Got it. I want to pivot to another program, Huntington's disease. That's an area that's been getting a lot of focus now. We have ASOs, we have small molecules. I guess, can you talk about how you can leverage GeneTAC advantages to potentially treat Huntington's in, in the most specific way?
Yeah. In Huntington's, the advantage of GeneTACs relative to other modalities is even more evident because small molecules distribute widely when they're administered. They get into cells, they get into the nucleus. They don't require the fancy delivery modalities that typically are associated with the limitations of genomic medicines, right? Whether it's gene editing, gene therapy, oligonucleotides. So in Huntington's, not only do we have that fundamental advantage, where with a systemic administration, we've seen in preclinical studies in a mouse model, that the GeneTAC gets into the brain, gets into the striatum, and selectively lowers mutant Huntington in the striatum of these mice brains, both with RNA and protein, while keeping wild type spare. Right? And that's a remarkable profile.
This is what the whole field of Huntington's has been hoping for and trying to achieve, which has just been a really difficult profile to achieve. And so in that sense, having the selectivity, having the distribution properties, and being suitable to work essentially across all genotypes, are all unique advantages that the Huntington's gene tech molecules have for patients. So if this works in patients, there's little doubt that this would be, you know, the best in-class profile for patients living with the disease. And, you know, Huntington's is a field that I've worked in.
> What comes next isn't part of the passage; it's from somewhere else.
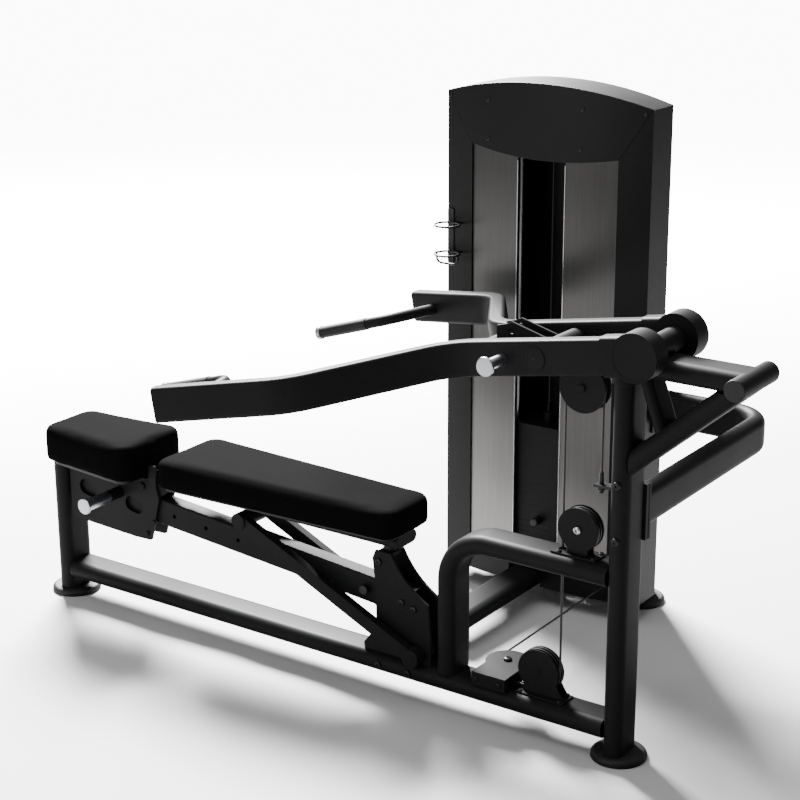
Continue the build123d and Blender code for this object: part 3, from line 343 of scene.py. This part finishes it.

As you know, I was involved in Auspex, where we developed Austedo for treating chorea of Huntington's, and that's a product that, you know, has had a positive impact, but again, isn't mechanistically anything to do with going after the root cause of the disease. So really excited to bring this forward and try and make a difference in the field.
Got it. Unfortunately, we're out of time, but there's always so much more to ask. But thank you for being here.
Thank you.
And for the informative discussion.
Thank you for your attention and your questions.